C. Interface display options

The “Display settings” main menu button ( Figure 2) allows users to customize the Artifact Removal Interface. The Expanded trial window parameter controls the additional timecourse data displayed before and after each trial in the artifact removal interface. For instance, setting expanded trial window to 5 (seconds) will display the 5 seconds before every trial and the 5 seconds after every trial. This option may help users evaluate how respiration immediately preceding or following a trial relates to respiration during a trial. More specifically, we found that being presented with the activity surrounding the trial provided a useful context for identifying potential respiration artifacts.

The Number of trial windows to display parameter controls the number of trials simultaneously displayed in the artifact removal interface. This option may be particularly useful when running the BEEDA toolbox on computers with lower resolution computer monitors, as users can adjust the number of trials in each ARI page to best fit their display configuration.

D. Artifact removal interface

Selecting “Remove artifacts” from the main menu will launch the Artifact Removal Interface (ARI). The ARI allows users to efficiently clean EDA data via streamlined data presentation and easy to use controls. Users can easily scroll through ‘pages’ of trials, examining each trial for irregular respiration waves, as shown in Figure 3. If problematic respiration waves are identified, users can clean the data with either ‘SCR delete mode’ or ‘drag-delete mode’. Drag-delete mode removes entire time segments of EDA data, whereas SCR delete mode only removes SCRs from analysis consideration. Consequently, drag delete mode is recommended for Skin Conductance Level (SCL) analyses and thorough artifact elimination, whereas SCR delete mode is only recommended for SCR analyses (see EDA analysis functionality).

Figure 3.

Artifact removal interface displays a page of four trials.

(A) Event navigation controls. (B) Data manipulation controls and hotkey guide. (C) Respiration timecourse is plotted in blue, red points mark valid SCR onsets, and vertical green lines mark an event’s start and end.

In the ARI, user defined trials of interest are individually displayed by plotting SCR onset timepoints directly onto the trial’s respiration data ( Figure 3C).

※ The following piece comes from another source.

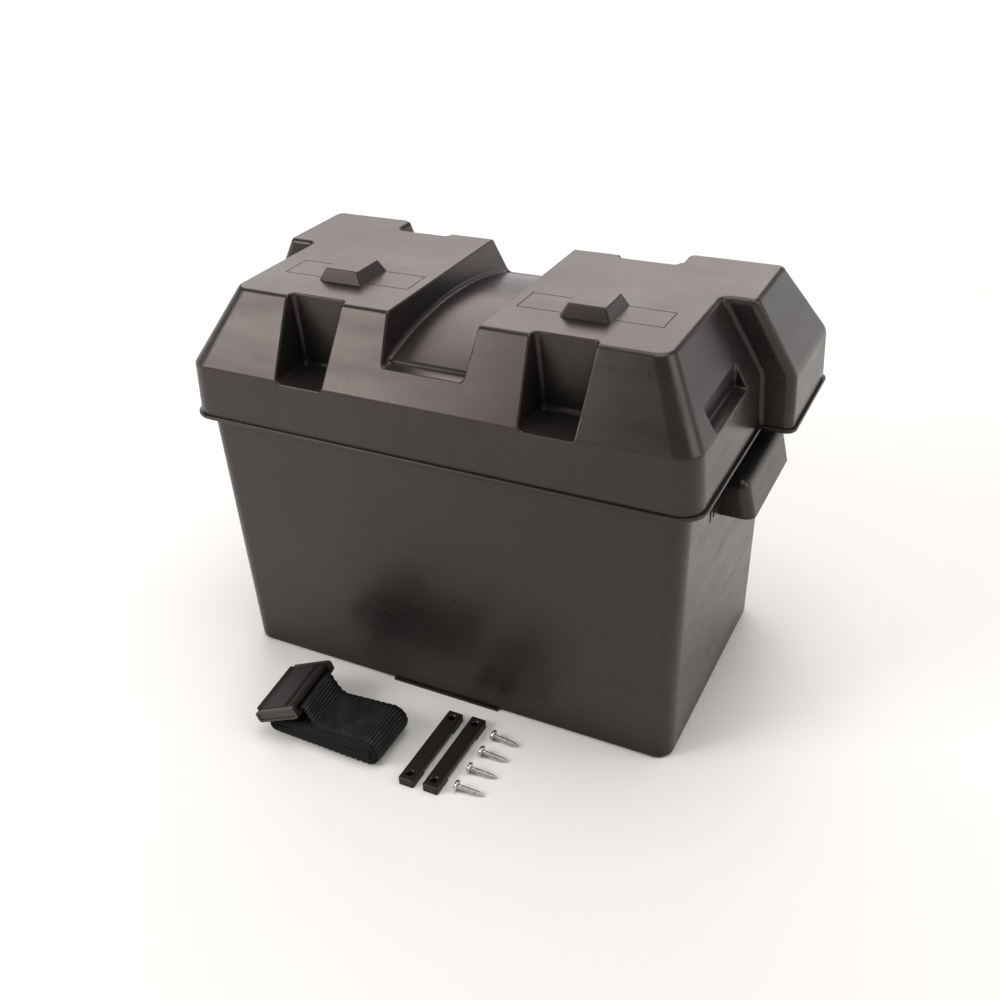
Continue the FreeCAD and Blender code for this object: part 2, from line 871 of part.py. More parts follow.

This presentation simplifies the manual identification of problematic breathing (e.g. Figure 4), and the recommended procedures for EDA respiration artifact scrubbing can be found in Schneider . All user actions (e.g., data cleaning) are immediately applied to BEEDAdata and can be saved through the main menu.

Figure 4.

Two examples of artifact SCRs displayed in the artifact removal interface.

The presentation simplifies inspecting data for a sudden deep breath (Panel A) or highly irregular breathing pattern (Panel B) preceding an SCR onset.

E. Exporting results and artifact information

Selecting “Export final results” in the main menu will analyze the user-defined trials-of-interest and export the analysis results to a Comma Separated Values formatted spreadsheet (.CSV file). This spreadsheet will show trial-wise EDA statistics, in addition to whether or not the trial was flagged for artifacts. A trial will show “flagged for artifacts” if any SCR or data segment was deleted from the trial. In this way, one may simply use BEEDA’s GUI to mark artifacts within an EDA dataset, then use the artifact information output with another EDA analysis software. Similarly, the artifact information output provides an easy means for assessing overall data quality. Experimenters may also directly analyze this output with BEEDA, in order to evaluate how reliably artifacts were identified within a dataset.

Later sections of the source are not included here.